When Kelm landed the job at Connally, a friend asked her what theme she would use for her classroom. This was a new concept, coming from a high school, she said. Her new school’s mascot and the name for students in the fictional Starfleet Academy gave her some help.

“Well, they’re cadets, the Connally Cadets, and I love ‘Star Trek,’ so I said let’s do ‘Star Trek,’” Kelm said. “That’s what made me start it.”

“Capt. Kelm” is in big, bold letters on the outside of the door frame. Inside, each of her four walls serves as a station to her space shuttle, with the labels “Operation Center” to the right for classroom notices, “Navigation Center” to the left for anchor charts to study, “Communications” in the back for vocabulary words and “Main Viewing Screen” at the front with a projector serving as if it were a starship’s windshield.

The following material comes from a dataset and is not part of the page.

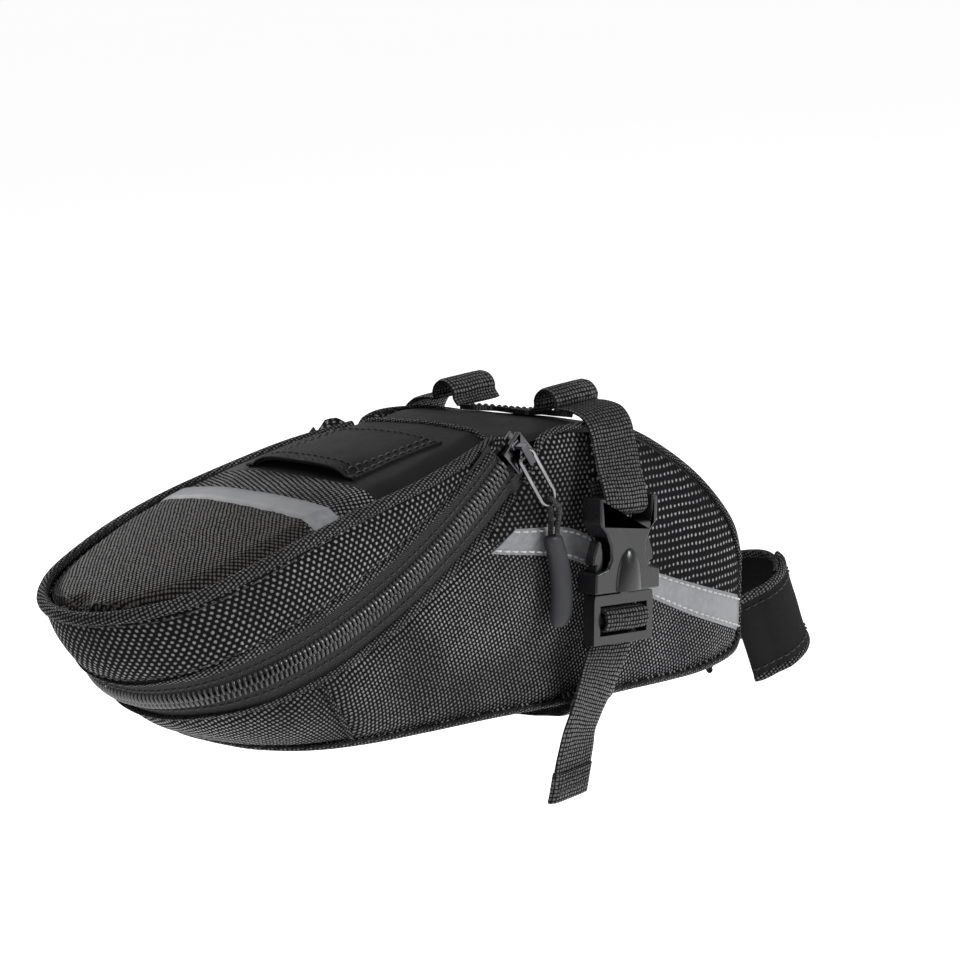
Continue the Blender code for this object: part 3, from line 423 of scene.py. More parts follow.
def tube(name, line, wide, high, up, made, sides=10):
    rings = tube_rings(line, wide, high, up, sides)
    run = lengths(np.asarray(line, float))
    around = 2 * math.pi * max(wide, high) * np.arange(sides) / sides
    uvs = [(s, a) for s in run for a in around]
    return finish_mesh(name, np.concatenate(rings), rings_data(rings), uvs, [made])


def stitches(name, line, up, made, pitch=3.4, length=2.4, radius=0.24, lift=0.12):
    """A row of thread stitches along a line, each dipping into the cloth at both ends."""
    line = np.asarray(line, float)
    run = lengths(line)
    up = np.broadcast_to(np.asarray(up, float), line.shape)
    verts, faces = [], []
    sag = np.array([-0.9, 0.3, 1.0, 0.3, -0.9])
    size = np.array([0.5, 1.0, 1.0, 1.0, 0.5])
    for start in np.arange(0.4, run[-1] - length, pitch):
        where = np.linspace(start, start + length, 5)
        p = sampled(where, run, line)
        u = unit(sampled(where, run, up))
        p = p + (lift + radius * sag)[:, None] * u
        rings = tube_rings(p, radius * 1.25, radius, u, 6, size)
        faces += rings_data(rings, False, len(verts))
        verts += [v for ring in rings for v in ring]
    return finish_mesh(name, verts, faces, None, [made])


def put(item, body, slot, *replaced):
    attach(item, body)
    if replaced:
        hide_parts(*replaced)
    return item


def mirror_piece(item, name, body, slot, *replaced):
    mesh = item.data.copy()
    mesh.name = name
    mesh.transform(Matrix.Diagonal((1.0, -1.0, 1.0, 1.0)))
    mesh.flip_normals()
    twin = bpy.data.objects.new(name, mesh)
    for old in item.modifiers:
        new = twin.modifiers.new(old.name, old.type)
        for key in ("width", "segments", "limit_method", "angle_limit", "harden_normals", "levels",
                    "render_levels"):
            if hasattr(old, key):
                setattr(new, key, getattr(old, key))
    bpy.context.scene.collection.objects.link(twin)
    return put(twin, body, slot, *replaced)


def refined(name, node, made, bevel=0.0, levels=0):
    """A copy of a CAD node's mesh with clean flat faces and rounded edges."""
    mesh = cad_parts[node].data.copy()
    mesh.name = name
    work = bmesh.new()
    work.from_mesh(mesh)
    bmesh.ops.remove_doubles(work, verts=work.verts, dist=0.00001)
    if bevel:
        bmesh.ops.dissolve_limit(work, angle_limit=math.radians(1), verts=work.verts, edges=work.edges)
    bmesh.ops.recalc_face_normals(work, faces=work.faces)
    work.to_mesh(mesh)
    work.free()
    mesh.materials.clear()
    mesh.materials.append(made)
    mesh.shade_smooth()
    mesh.set_sharp_from_angle(angle=math.radians(40))
    item = bpy.data.objects.new(name, mesh)
    bpy.context.scene.collection.objects.link(item)
    if bevel:
        edge = item.modifiers.new("edges", "BEVEL")
        edge.width = bevel * MM
        edge.segments = 3
        edge.limit_method = "ANGLE"
        edge.angle_limit = TIGHT
        edge.harden_normals = True
    if levels:
        rounder = item.modifiers.new("round", "SUBSURF")
        rounder.levels = levels
        rounder.render_levels = levels
    return item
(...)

And as if she were portraying William Shatner’s Capt. James T. Kirk, Kelm often stands in the center of the classroom giving commands on how to tackle hands-on lessons.

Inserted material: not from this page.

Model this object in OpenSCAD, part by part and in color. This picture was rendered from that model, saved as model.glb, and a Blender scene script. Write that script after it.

“I’m very proud of Capt. Kelm and all that she has done to create an engaging learning environment for our children,” Principal Gina Pasisis said. “She truly teaches the whole child by making sure students feel connected and valued as part of a learning community and by providing relevant academic experiences that challenge and inspire. She integrates all disciplines as well as social and emotional skills into her science class.”

Kelm’s love for “Star Trek” started at a young age, she said.

“It’s very cerebral. You have to really think,” Kelm said. “Even though stuff is made up, you have to really know science to understand some of the things, and I like that about it.

“I like the characters, and I always wanted to go into space, and following them along on their journey was cool because when I was a kid, I would imagine, ‘Oh, if it were me, what would I do?’”

She works the concept of exploring space and science lessons through little “Star Trek” moments every day, she said. Class doesn’t start until her students recite a cadet pledge, and it doesn’t end without each student flashing Spock’s famous “Live long and prosper” hand gesture as he or she walks out the door, making a “V” between the index and middle fingers and the ring and pinkie fingers with the palm forward.

All of this has helped her settle back into her role as an educator, she said.

Her lesson plans often involve video, audio or written messages from Starfleet Command about problems or missions needing completion based on something her students are studying, she said.

Those messages often come from someone at the Education Service Center for Region 12 or a former co-worker who has a “Star Trek” uniform and knows how to set up a starship backdrop in videos, she explained with a laugh.

Her Cadets, mostly 10 and 11 years old, jumped on board with the idea immediately, she said. Missions have included making gliders out of Styrofoam plates to learn about the principles of flight and building small robots to “spy” on a strange spaceship and communicate back to Starfleet in a lesson on electricity and different forms of energy, she said.

As she looks to next year, she said her classroom will take on even more of an extraterrestrial feel, with more project-based learning and items like a Bluetooth speaker in the shape of Spock’s head, all so she can challenge her Cadets to boldly go where no student has gone before, she said.